Magistery, a name given to almost every precipitate obtained by solution, as opposed to calx, which is procured wholly by calcination : it is chiefly employed to denote such precipitates as are used in medicine ; for instance, the magistery of bismuth, coral, crabs-eyes, etc.

Magistery of Bismuth is a fine powder, prepared by dissolving bismuth in nitrous acid, and pouring on it a large quantity of pure water, which precipitates the magistery to the bottom of the vessel. It is chiefly employed as a cosmetic by the gay and giddy, on account of the superior beauty and dazzling whiteness which it imparts ; but it is very pernicious to health, and eventually injures the skin.—See Bismuth.

Magistery of Coral, crabs-eyes, pearl, shells, chalk, and other absorbent matters, is prepared by dissolving any of these substances in the nitrous acid ; when they must be precipitated by fixed alkali, and repeatedly washed fa pure water, till the latter is per-feclly tasteless.
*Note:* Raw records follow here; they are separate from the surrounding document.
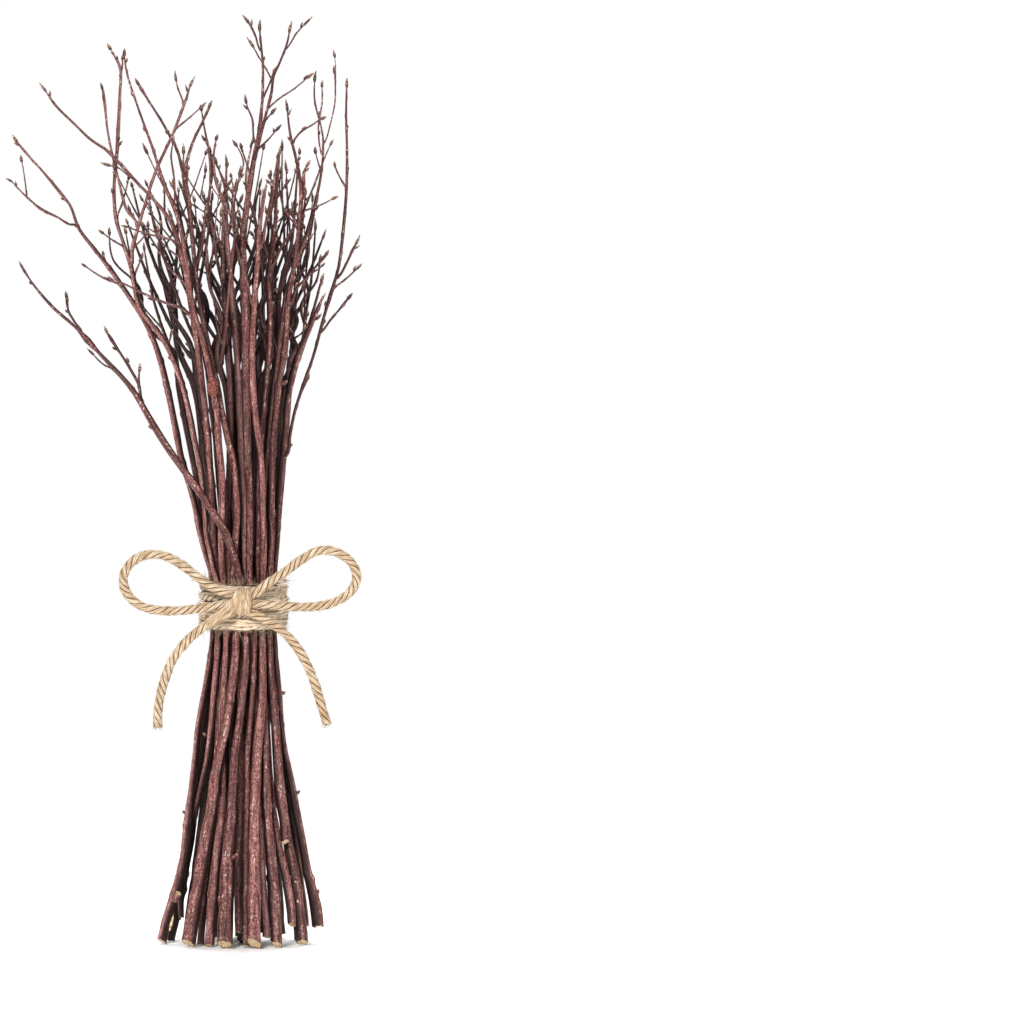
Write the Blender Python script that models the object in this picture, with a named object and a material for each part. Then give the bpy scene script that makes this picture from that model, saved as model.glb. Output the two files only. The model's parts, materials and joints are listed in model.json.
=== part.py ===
# A bundle of birch-like twigs, stood on its cut feet and tied round the middle with jute twine in a bow.
# All sizes are in millimetres until a mesh is written in metres. +Z is up, and the viewer stands at -Y.
import math

import bpy
import numpy as np

toMetres = 0.001
seed = 23
airGap = 0.36            # air kept between any two pieces
lift = 3.0               # the routes below are read from a line this far above the floor
aside = -1.0             # and from a line this far to the side of the tie's axis
frontSides = 6
backSides = 5
inFront = 9              # this many of the first twigs have the finer section
thickBranch = 0.68       # branches of at least this radius have four sides, thinner ones three
flatFill = {3: 1.2, 4: 1.08, 5: 1.04, 6: 1.0}    # a flat-sided section is drawn wider than a round one

tieAxis = (0.0, 0.0)     # centre of the tie in x and y
tieLow = 145.5
tieHigh = 166.5
packRadius = 15.7        # the twigs stay inside this at the tie
twineWidth = 4.3
wrapTurns = 5
bandInside = 16.2
bandNeck = 2.7           # the wound twine's thickness between two turns
bandReach = 4.1          # and at the middle of a turn
bandSides = 20
ringTurn = 1.73          # the section of each next twig is turned by this, in radians

# Heights of the rings that all stems share, from the floor to the foot of the crown.
levels = np.array([0.0, 40.0, 78.0, 112.0, 144.0, 168.0, 190.0, 220.0, 256.0])
tieRows = (4, 5)

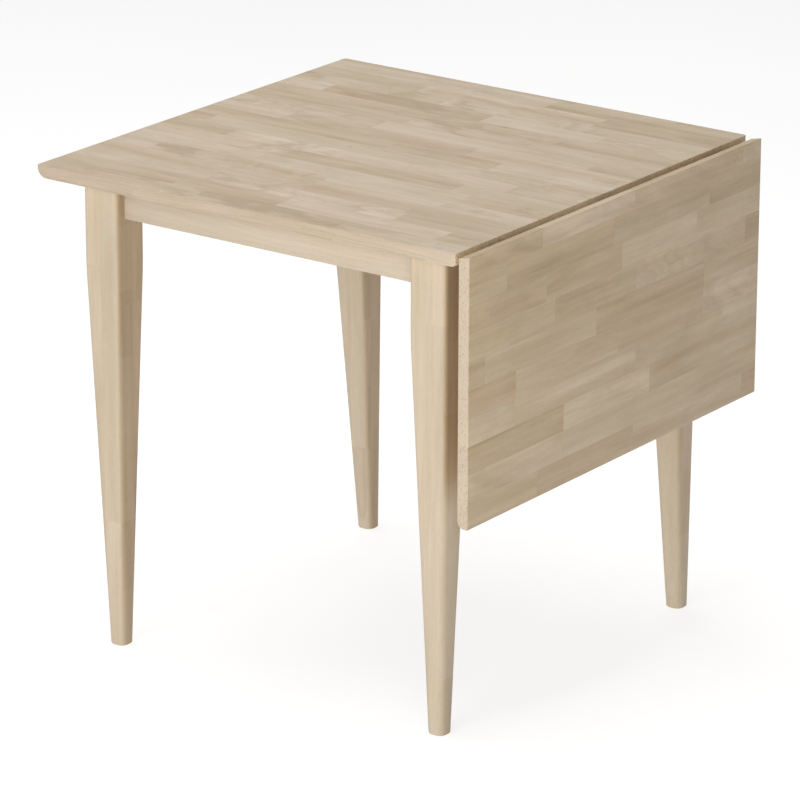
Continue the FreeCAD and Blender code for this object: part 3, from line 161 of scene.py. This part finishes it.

Magistery of Lead is the calx of that metal, dissolved in aqua-fortis, and precipitated with filtred saltwater, by which means the powder acquires a beautiful white colour. It is softened by repeated ablutions, and then mixed with pomatums for improving the skin and complexion of the face.—Like all other preparations of lead, this magistery is a slow poison, and will therefore never be used by those who have the least regard for their health.